• [WRITTEN EXERCISE] Give the material again in full, matching it exactly.

• [GIVEN DATA]
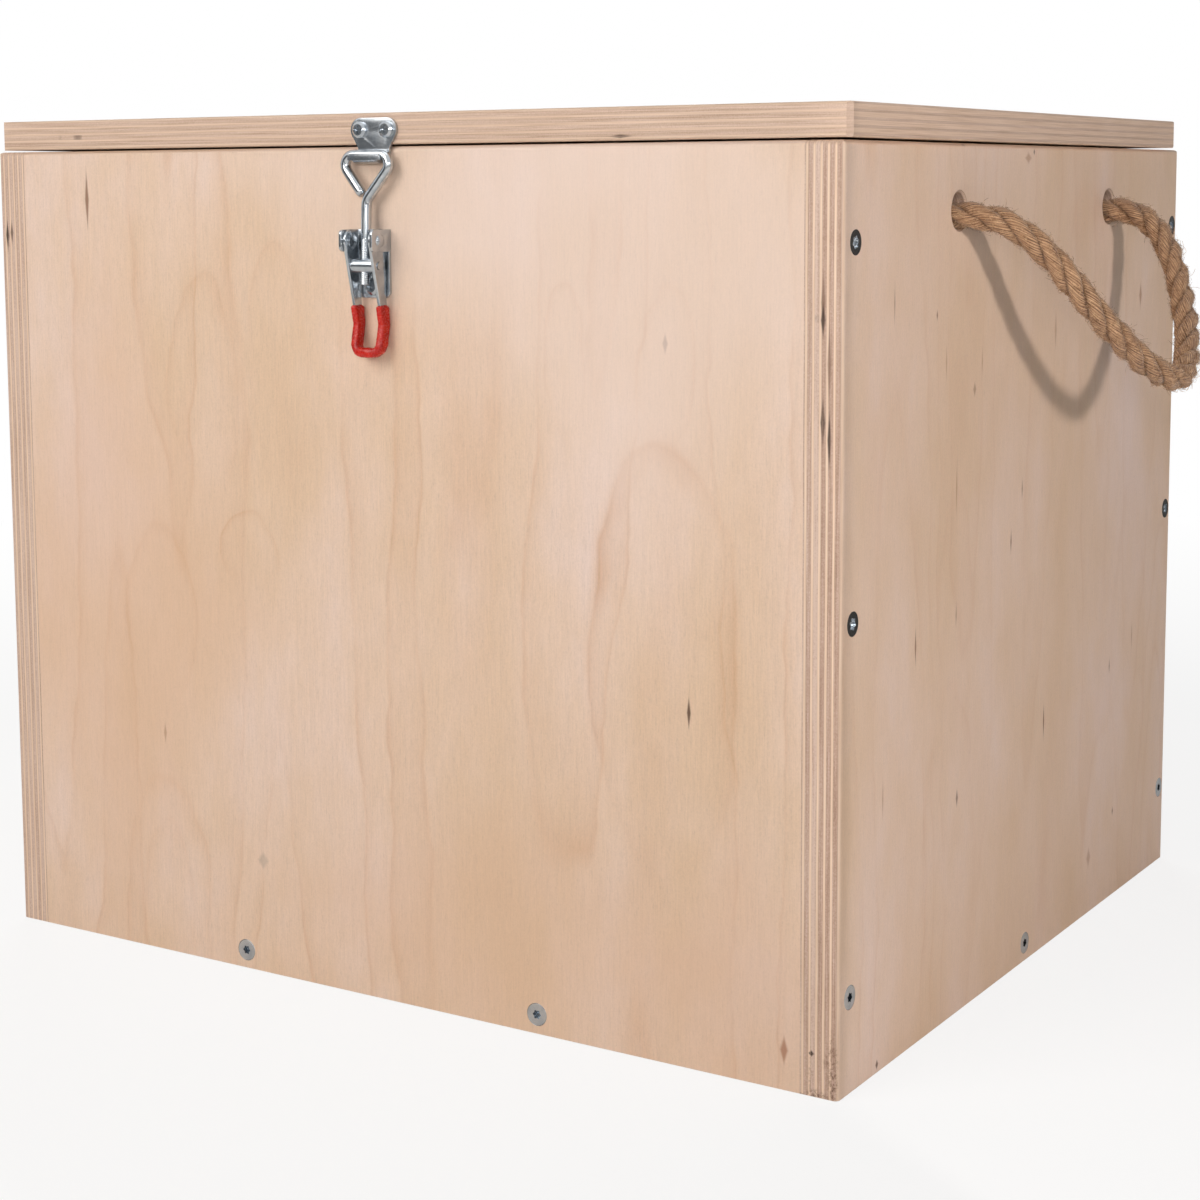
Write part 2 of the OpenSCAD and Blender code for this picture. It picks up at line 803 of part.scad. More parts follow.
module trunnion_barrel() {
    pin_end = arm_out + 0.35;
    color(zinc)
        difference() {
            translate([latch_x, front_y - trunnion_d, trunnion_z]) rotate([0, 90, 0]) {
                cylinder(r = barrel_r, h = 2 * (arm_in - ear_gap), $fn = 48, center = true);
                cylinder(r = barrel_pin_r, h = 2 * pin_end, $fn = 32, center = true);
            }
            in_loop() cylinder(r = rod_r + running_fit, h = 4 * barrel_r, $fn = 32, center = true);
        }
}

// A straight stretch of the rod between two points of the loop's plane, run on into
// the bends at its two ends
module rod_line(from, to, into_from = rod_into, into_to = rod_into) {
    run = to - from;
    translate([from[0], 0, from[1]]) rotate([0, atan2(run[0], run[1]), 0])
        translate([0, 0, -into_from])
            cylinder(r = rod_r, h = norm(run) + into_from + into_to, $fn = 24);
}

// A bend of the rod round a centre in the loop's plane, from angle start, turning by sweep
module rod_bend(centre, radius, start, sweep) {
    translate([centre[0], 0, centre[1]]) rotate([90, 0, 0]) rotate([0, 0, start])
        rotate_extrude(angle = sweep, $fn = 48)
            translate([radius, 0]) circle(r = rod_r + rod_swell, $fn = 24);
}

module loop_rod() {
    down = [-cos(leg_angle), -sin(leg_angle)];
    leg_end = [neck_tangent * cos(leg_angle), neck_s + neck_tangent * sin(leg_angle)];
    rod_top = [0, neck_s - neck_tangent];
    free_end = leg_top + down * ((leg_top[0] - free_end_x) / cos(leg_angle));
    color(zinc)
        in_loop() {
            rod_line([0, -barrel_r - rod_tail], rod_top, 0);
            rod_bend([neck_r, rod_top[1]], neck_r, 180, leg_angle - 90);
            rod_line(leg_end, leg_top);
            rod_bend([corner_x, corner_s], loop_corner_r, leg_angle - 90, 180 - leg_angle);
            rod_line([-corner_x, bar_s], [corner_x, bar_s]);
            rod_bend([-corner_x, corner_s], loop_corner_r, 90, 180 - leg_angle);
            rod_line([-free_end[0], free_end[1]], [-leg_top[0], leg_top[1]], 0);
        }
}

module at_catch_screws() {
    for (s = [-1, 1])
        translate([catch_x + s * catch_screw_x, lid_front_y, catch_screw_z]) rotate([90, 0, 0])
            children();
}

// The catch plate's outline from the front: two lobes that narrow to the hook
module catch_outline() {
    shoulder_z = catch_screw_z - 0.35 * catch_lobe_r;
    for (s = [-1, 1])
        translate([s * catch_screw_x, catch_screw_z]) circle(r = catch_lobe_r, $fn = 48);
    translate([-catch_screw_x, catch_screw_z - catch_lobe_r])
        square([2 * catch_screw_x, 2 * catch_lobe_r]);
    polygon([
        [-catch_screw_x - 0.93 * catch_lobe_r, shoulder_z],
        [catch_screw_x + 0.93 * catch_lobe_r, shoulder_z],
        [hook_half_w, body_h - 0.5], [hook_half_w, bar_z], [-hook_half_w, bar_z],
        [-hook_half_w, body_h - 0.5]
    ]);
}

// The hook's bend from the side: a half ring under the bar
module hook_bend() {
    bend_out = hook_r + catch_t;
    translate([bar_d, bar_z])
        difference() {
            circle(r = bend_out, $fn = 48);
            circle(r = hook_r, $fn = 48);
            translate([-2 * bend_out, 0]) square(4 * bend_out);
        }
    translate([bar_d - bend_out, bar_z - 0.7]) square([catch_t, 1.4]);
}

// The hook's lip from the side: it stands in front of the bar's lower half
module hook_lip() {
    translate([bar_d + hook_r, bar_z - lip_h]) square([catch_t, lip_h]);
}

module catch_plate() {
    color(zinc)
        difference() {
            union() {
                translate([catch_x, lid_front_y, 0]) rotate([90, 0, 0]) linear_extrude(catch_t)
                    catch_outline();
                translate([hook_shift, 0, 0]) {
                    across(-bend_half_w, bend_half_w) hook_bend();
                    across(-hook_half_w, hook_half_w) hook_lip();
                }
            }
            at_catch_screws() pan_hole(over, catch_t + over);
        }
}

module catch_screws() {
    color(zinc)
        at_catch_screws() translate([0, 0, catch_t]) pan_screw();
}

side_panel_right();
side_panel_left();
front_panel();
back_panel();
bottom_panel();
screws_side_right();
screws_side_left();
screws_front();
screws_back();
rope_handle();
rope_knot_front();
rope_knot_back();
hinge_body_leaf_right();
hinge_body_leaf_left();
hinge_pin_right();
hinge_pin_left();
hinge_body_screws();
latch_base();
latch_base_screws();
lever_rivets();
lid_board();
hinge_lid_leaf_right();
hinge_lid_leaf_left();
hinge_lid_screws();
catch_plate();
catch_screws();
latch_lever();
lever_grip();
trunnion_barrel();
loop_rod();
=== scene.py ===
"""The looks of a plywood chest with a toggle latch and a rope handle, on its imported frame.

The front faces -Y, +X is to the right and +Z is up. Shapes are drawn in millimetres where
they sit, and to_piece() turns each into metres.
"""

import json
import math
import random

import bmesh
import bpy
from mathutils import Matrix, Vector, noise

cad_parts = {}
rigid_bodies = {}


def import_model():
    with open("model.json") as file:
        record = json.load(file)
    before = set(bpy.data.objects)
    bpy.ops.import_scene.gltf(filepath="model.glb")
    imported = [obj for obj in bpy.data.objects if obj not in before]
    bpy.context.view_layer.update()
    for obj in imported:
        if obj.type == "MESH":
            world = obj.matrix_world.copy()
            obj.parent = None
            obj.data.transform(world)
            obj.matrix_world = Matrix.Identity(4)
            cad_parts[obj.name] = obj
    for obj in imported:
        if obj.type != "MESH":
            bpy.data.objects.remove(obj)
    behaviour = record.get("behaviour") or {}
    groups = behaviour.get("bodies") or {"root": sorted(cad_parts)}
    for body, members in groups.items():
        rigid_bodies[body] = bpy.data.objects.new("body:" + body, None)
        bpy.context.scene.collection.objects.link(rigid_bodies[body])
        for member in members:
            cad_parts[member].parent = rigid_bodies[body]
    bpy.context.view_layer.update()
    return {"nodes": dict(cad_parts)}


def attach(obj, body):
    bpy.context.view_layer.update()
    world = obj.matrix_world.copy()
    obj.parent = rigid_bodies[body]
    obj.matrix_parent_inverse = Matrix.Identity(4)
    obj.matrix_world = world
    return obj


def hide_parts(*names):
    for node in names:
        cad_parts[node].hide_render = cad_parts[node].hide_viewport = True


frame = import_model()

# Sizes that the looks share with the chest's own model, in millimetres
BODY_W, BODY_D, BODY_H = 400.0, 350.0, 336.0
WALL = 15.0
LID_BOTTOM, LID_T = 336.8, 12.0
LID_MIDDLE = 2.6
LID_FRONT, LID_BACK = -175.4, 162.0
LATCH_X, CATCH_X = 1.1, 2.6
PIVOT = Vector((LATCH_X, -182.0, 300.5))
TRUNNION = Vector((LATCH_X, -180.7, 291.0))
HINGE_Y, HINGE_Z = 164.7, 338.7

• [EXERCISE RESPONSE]
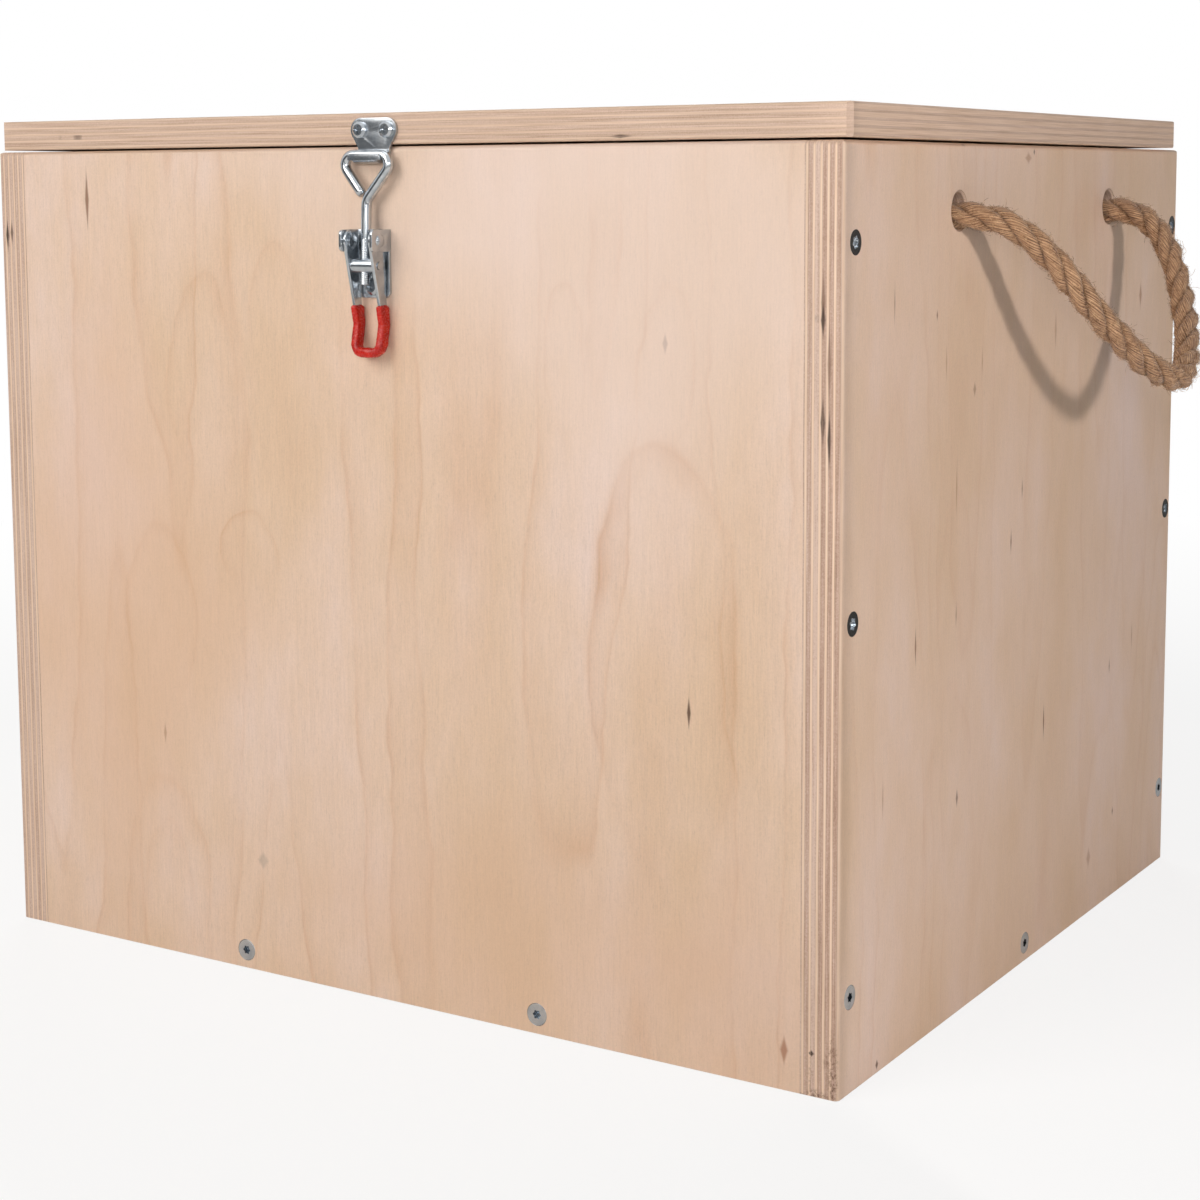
Write part 2 of the OpenSCAD and Blender code for this picture. It picks up at line 803 of part.scad. More parts follow.
module trunnion_barrel() {
    pin_end = arm_out + 0.35;
    color(zinc)
        difference() {
            translate([latch_x, front_y - trunnion_d, trunnion_z]) rotate([0, 90, 0]) {
                cylinder(r = barrel_r, h = 2 * (arm_in - ear_gap), $fn = 48, center = true);
                cylinder(r = barrel_pin_r, h = 2 * pin_end, $fn = 32, center = true);
            }
            in_loop() cylinder(r = rod_r + running_fit, h = 4 * barrel_r, $fn = 32, center = true);
        }
}

// A straight stretch of the rod between two points of the loop's plane, run on into
// the bends at its two ends
module rod_line(from, to, into_from = rod_into, into_to = rod_into) {
    run = to - from;
    translate([from[0], 0, from[1]]) rotate([0, atan2(run[0], run[1]), 0])
        translate([0, 0, -into_from])
            cylinder(r = rod_r, h = norm(run) + into_from + into_to, $fn = 24);
}

// A bend of the rod round a centre in the loop's plane, from angle start, turning by sweep
module rod_bend(centre, radius, start, sweep) {
    translate([centre[0], 0, centre[1]]) rotate([90, 0, 0]) rotate([0, 0, start])
        rotate_extrude(angle = sweep, $fn = 48)
            translate([radius, 0]) circle(r = rod_r + rod_swell, $fn = 24);
}

module loop_rod() {
    down = [-cos(leg_angle), -sin(leg_angle)];
    leg_end = [neck_tangent * cos(leg_angle), neck_s + neck_tangent * sin(leg_angle)];
    rod_top = [0, neck_s - neck_tangent];
    free_end = leg_top + down * ((leg_top[0] - free_end_x) / cos(leg_angle));
    color(zinc)
        in_loop() {
            rod_line([0, -barrel_r - rod_tail], rod_top, 0);
            rod_bend([neck_r, rod_top[1]], neck_r, 180, leg_angle - 90);
            rod_line(leg_end, leg_top);
            rod_bend([corner_x, corner_s], loop_corner_r, leg_angle - 90, 180 - leg_angle);
            rod_line([-corner_x, bar_s], [corner_x, bar_s]);
            rod_bend([-corner_x, corner_s], loop_corner_r, 90, 180 - leg_angle);
            rod_line([-free_end[0], free_end[1]], [-leg_top[0], leg_top[1]], 0);
        }
}

module at_catch_screws() {
    for (s = [-1, 1])
        translate([catch_x + s * catch_screw_x, lid_front_y, catch_screw_z]) rotate([90, 0, 0])
            children();
}

// The catch plate's outline from the front: two lobes that narrow to the hook
module catch_outline() {
    shoulder_z = catch_screw_z - 0.35 * catch_lobe_r;
    for (s = [-1, 1])
        translate([s * catch_screw_x, catch_screw_z]) circle(r = catch_lobe_r, $fn = 48);
    translate([-catch_screw_x, catch_screw_z - catch_lobe_r])
        square([2 * catch_screw_x, 2 * catch_lobe_r]);
    polygon([
        [-catch_screw_x - 0.93 * catch_lobe_r, shoulder_z],
        [catch_screw_x + 0.93 * catch_lobe_r, shoulder_z],
        [hook_half_w, body_h - 0.5], [hook_half_w, bar_z], [-hook_half_w, bar_z],
        [-hook_half_w, body_h - 0.5]
    ]);
}

// The hook's bend from the side: a half ring under the bar
module hook_bend() {
    bend_out = hook_r + catch_t;
    translate([bar_d, bar_z])
        difference() {
            circle(r = bend_out, $fn = 48);
            circle(r = hook_r, $fn = 48);
            translate([-2 * bend_out, 0]) square(4 * bend_out);
        }
    translate([bar_d - bend_out, bar_z - 0.7]) square([catch_t, 1.4]);
}

// The hook's lip from the side: it stands in front of the bar's lower half
module hook_lip() {
    translate([bar_d + hook_r, bar_z - lip_h]) square([catch_t, lip_h]);
}

module catch_plate() {
    color(zinc)
        difference() {
            union() {
                translate([catch_x, lid_front_y, 0]) rotate([90, 0, 0]) linear_extrude(catch_t)
                    catch_outline();
                translate([hook_shift, 0, 0]) {
                    across(-bend_half_w, bend_half_w) hook_bend();
                    across(-hook_half_w, hook_half_w) hook_lip();
                }
            }
            at_catch_screws() pan_hole(over, catch_t + over);
        }
}

module catch_screws() {
    color(zinc)
        at_catch_screws() translate([0, 0, catch_t]) pan_screw();
}

side_panel_right();
side_panel_left();
front_panel();
back_panel();
bottom_panel();
screws_side_right();
screws_side_left();
screws_front();
screws_back();
rope_handle();
rope_knot_front();
rope_knot_back();
hinge_body_leaf_right();
hinge_body_leaf_left();
hinge_pin_right();
hinge_pin_left();
hinge_body_screws();
latch_base();
latch_base_screws();
lever_rivets();
lid_board();
hinge_lid_leaf_right();
hinge_lid_leaf_left();
hinge_lid_screws();
catch_plate();
catch_screws();
latch_lever();
lever_grip();
trunnion_barrel();
loop_rod();
=== scene.py ===
"""The looks of a plywood chest with a toggle latch and a rope handle, on its imported frame.

The front faces -Y, +X is to the right and +Z is up. Shapes are drawn in millimetres where
they sit, and to_piece() turns each into metres.
"""

import json
import math
import random

import bmesh
import bpy
from mathutils import Matrix, Vector, noise

cad_parts = {}
rigid_bodies = {}


def import_model():
    with open("model.json") as file:
        record = json.load(file)
    before = set(bpy.data.objects)
    bpy.ops.import_scene.gltf(filepath="model.glb")
    imported = [obj for obj in bpy.data.objects if obj not in before]
    bpy.context.view_layer.update()
    for obj in imported:
        if obj.type == "MESH":
            world = obj.matrix_world.copy()
            obj.parent = None
            obj.data.transform(world)
            obj.matrix_world = Matrix.Identity(4)
            cad_parts[obj.name] = obj
    for obj in imported:
        if obj.type != "MESH":
            bpy.data.objects.remove(obj)
    behaviour = record.get("behaviour") or {}
    groups = behaviour.get("bodies") or {"root": sorted(cad_parts)}
    for body, members in groups.items():
        rigid_bodies[body] = bpy.data.objects.new("body:" + body, None)
        bpy.context.scene.collection.objects.link(rigid_bodies[body])
        for member in members:
            cad_parts[member].parent = rigid_bodies[body]
    bpy.context.view_layer.update()
    return {"nodes": dict(cad_parts)}


def attach(obj, body):
    bpy.context.view_layer.update()
    world = obj.matrix_world.copy()
    obj.parent = rigid_bodies[body]
    obj.matrix_parent_inverse = Matrix.Identity(4)
    obj.matrix_world = world
    return obj


def hide_parts(*names):
    for node in names:
        cad_parts[node].hide_render = cad_parts[node].hide_viewport = True


frame = import_model()

# Sizes that the looks share with the chest's own model, in millimetres
BODY_W, BODY_D, BODY_H = 400.0, 350.0, 336.0
WALL = 15.0
LID_BOTTOM, LID_T = 336.8, 12.0
LID_MIDDLE = 2.6
LID_FRONT, LID_BACK = -175.4, 162.0
LATCH_X, CATCH_X = 1.1, 2.6
PIVOT = Vector((LATCH_X, -182.0, 300.5))
TRUNNION = Vector((LATCH_X, -180.7, 291.0))
HINGE_Y, HINGE_Z = 164.7, 338.7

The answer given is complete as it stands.